At one time in my life I thought of myself as one helluva talented dumpster diver and a professional son of a bitch with an eye for detail who, in a micro-second, could spot a rare trashed treasure at a hundred paces. Since I have some history and knowledge on this subject, and since these are tough economic times when many of us need to find ways to cut corners and you may be tempted to take up the hobby of dumpster diving, I thought I’d suggest some rules of etiquette and some safety measures that novices may not have considered. Here are some tips:
#2- Never climb into a dumpster at a hospital; you don’t mess with medical or hazardous waste. That’s a job for HAZMAT. Between sick sheets, icky crap and errant needles, it's not a good place to hang… besides, I’m pretty sure you would find nothing worthwhile. If there was any good stuff to be had, like furniture or books, it’s already been pilfered by hospital employees, that’s why they work there.

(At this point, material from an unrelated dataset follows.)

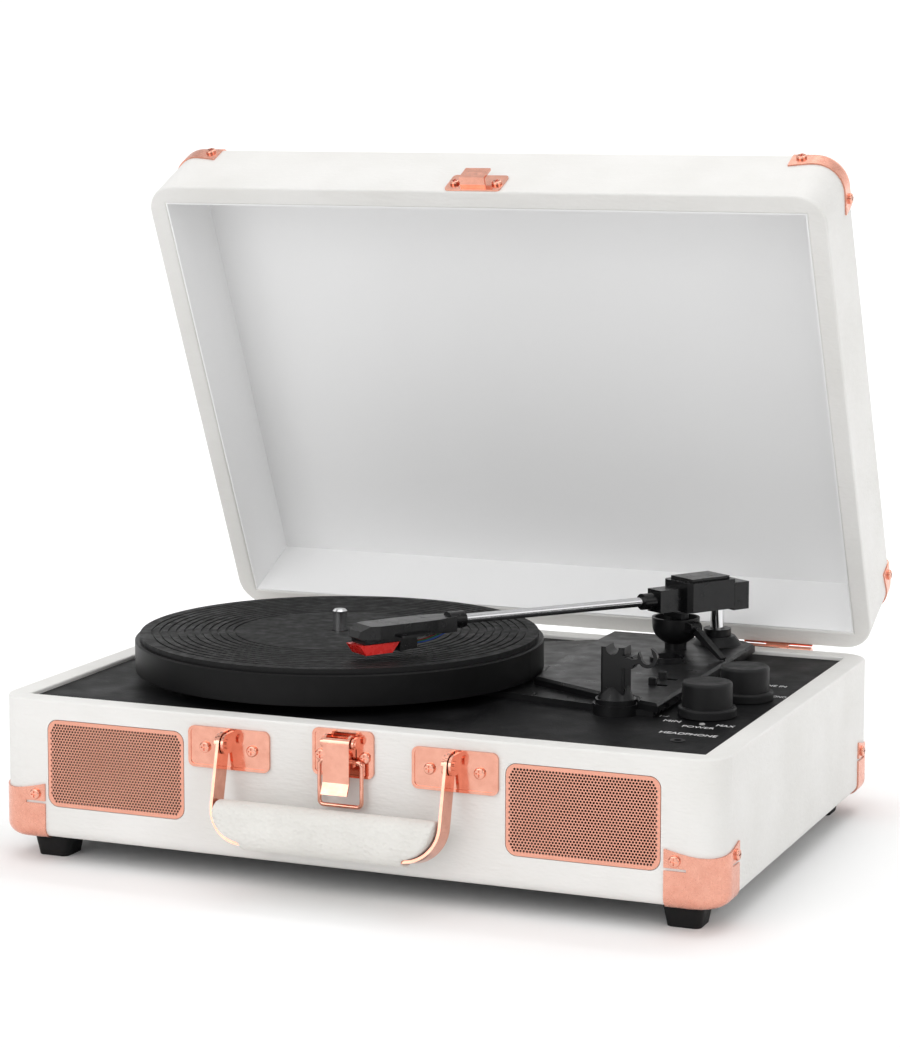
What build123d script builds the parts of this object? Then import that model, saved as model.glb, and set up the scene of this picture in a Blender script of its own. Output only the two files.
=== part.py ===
from build123d import *
import os
from math import atan2, cos, degrees, radians, sin

# Suitcase record player. Millimetres, +Z up, +X to the player's right, +Y to its back.
# The origin lies on the floor, midway between the hanging handle and the open lid.

# ---- driving dimensions -------------------------------------------------------------------

# case
case_w = 355.0          # outside width
case_d = 257.0          # outside depth
case_h = 66.0           # body height, without feet
wall = 11.3             # board wall with its covering
batten = 7.0            # inner battens that carry deck and bottom
corner_r = 15.0         # upright corners
edge_r = 5.0            # rolled outer edges
deck_t = 3.0
deck_drop = 2.0         # deck surface below the rim
bottom_t = 4.0
board_gap = 0.3         # slip of a let-in board all round
foot_h = 12.0
foot_top = 20.0
foot_base = 15.5
foot_inset = 21.0       # foot centre from the outside faces

# lid
lid_h = 45.6
lid_wall = 9.4
lid_top = 2.3
lining_t = 0.7
lid_gap = 0.6           # between the closed lid and the rim
lid_open = 64.75        # degrees between closed and this pose
hinge_back = 2.6        # hinge pin behind the back faces
hinge_drop = 1.5        # hinge pin below the rim
knuckle_r = 2.4
hinge_pin_r = 1.1
hinge_len = 36.0
hinge_inset = 50.0      # hinge middle from the case side
leaf_t = 0.9
leaf_h = 14.0

# corner caps and screws
cap_t = 0.8
cap_reach = 25.5
cap_h = 26.0
lid_cap_h = 15.0
cap_flange = 9.0        # width of the cap under the case and over the lid
cap_dip = 3.4           # the cap's edge is lower at the corner than at its screws
notch_w = 10.4          # slit under each screw of a lower cap
notch_h = 1.3
rim_r = 1.0             # softened rim edges
screw_head_r = 2.6
screw_head_h = 1.5
screw_r = 1.2
screw_len = 7.0
screw_slip = 0.05       # pilot holes are this much larger in radius

# grilles and speakers
grille_w = 71.0
grille_h = 41.0
grille_t = 1.0
grille_side = 27.3      # from the case side to the grille
grille_drop = 9.2       # from the rim to the grille
grille_r = 5.0
grille_gap = 0.3
speaker_r = 20.0
speaker_depth = 19.0
magnet_r = 15.0

# handle
plate_w = 41.0
plate_h = 19.0
plate_t = 0.9
plate_lip = 1.3         # raised border of a pressed plate
plate_x = 55.5          # handle plates left and right of the middle
plate_drop = 14.7       # plate middle below the rim
handle_out = 7.0        # handle pins in front of the case
handle_drop = 11.0      # handle pins below the rim
handle_tilt = 14.0      # the hanging grip rests a little away from the case
handle_pin_r = 1.25
strap_w = 11.0
strap_t = 1.4
strap_bend = 17.0
strap_len = 44.3        # from the pins to the outside of the strap
grip_w = 107.0
grip_h = 21.5
grip_d = 20.5
grip_cover = 1.8        # cover that wraps the strap under the grip
ear_t = 1.2
ear_r = 4.6
ear_gap = 0.35

# latch and catch
latch_x = 1.5
latch_w = 30.0
latch_h = 21.5
latch_top = 0.8         # plate top below the rim
latch_pin_out = 5.2
latch_pin_drop = 6.0
latch_pin_r = 1.0
lever_w = 12.8
lever_t = 1.1
lever_len = 22.5        # from the pin to the lever's lip
lever_out = 9.0         # front of the lever from the case
bail_out = 3.8
bail_drop = 14.5        # bail holes below the rim
bail_len = 20.4
bail_r = 0.95
bail_w = 20.6
catch_w = 29.0
catch_h = 15.5

# turntable
spindle_right = 220.0   # spindle from the right inner wall
spindle_front = 117.2   # spindle from the case front
spindle_r = 3.55
spindle_rise = 30.6     # top of the spindle above the rim
neck_r = 2.9            # groove of the spindle inside the mat's hole
platter_r = 100.0
platter_top = 17.5      # platter surface above the rim
platter_t = 3.0
platter_skirt = 14.5
mat_r = 97.5
mat_t = 2.5
running_gap = 0.05
belt_ring_r = 45.0
belt_ring_t = 2.5
belt_t = 0.7
belt_h = 5.0
pulley_r = 3.4
motor_away = 54.0       # motor shaft from the spindle
motor_r = 18.0
motor_h = 24.0
motor_shaft_r = 1.0
chassis_pad_r = 76.0
chassis_low = 3.0       # lower plate on the deck
chassis_high = 4.0      # raised platform on the lower plate
platter_gap = 2.0       # between the platter and everything round it

# tonearm, with places measured from the right inner wall and the case front
pivot_right = 62.2
pivot_front = 231.0
arm_len = 212.0         # pivot to stylus
arm_angle = 33.0        # from straight ahead, towards the spindle
arm_pitch = 1.35        # the tube rises towards the headshell
arm_rise = 31.0         # tube middle above the rim where it leaves the block
arm_tube_r = 2.35
arm_wall = 0.6
block_front = 27.0      # bearing block ahead of the pivot
block_back = 4.0
block_half = 11.0
block_top = 41.0        # above the rim
block_low = 24.5
tail_back = 12.0        # counterweight behind the pivot
tail_half = 9.0
nose_front = 45.0
nose_half = 5.2
gimbal_rise = 31.0      # tilt axis above the rim
gimbal_pin_r = 0.9
yoke_r = 3.0
mound_r = 12.5
mound_h = 8.0
shell_back = 157.0      # headshell collar from the pivot
shell_front = 219.0
shell_half = 8.0
stylus_rise = 21.6      # stylus tip above the rim
cue_out = 27.0          # cue housing ahead of the pivot
cue_r = 12.0
cue_rise = 21.5         # rim of the cue housing above the case rim
rest_right = 65.5
rest_front = 84.0
rest_rise = 29.8        # top of the arm rest above the rim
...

#14- Beware of dumpster lids, they’re heavier than you think and lids have a tendency to slam down suddenly and unrepentantly in windy or even slightly breezy conditions. As with many aspects of the dive, shit happens quickly, and when you least expect it. I’ve always blamed accidents on the "garbage ghost," that nasty invisible demon that lurks in many a dumpster, protecting its secrets, seeking revenge for all its stolen and landfill-destined artifacts.
#11- Wear protective clothing that covers your legs and arms. Gloves are always a good idea, if for no other reason than you won’t leave any fingerprints. Wear good shoes or boots with solid soles: sharp objects are not a lot of fun and are inevitably hidden.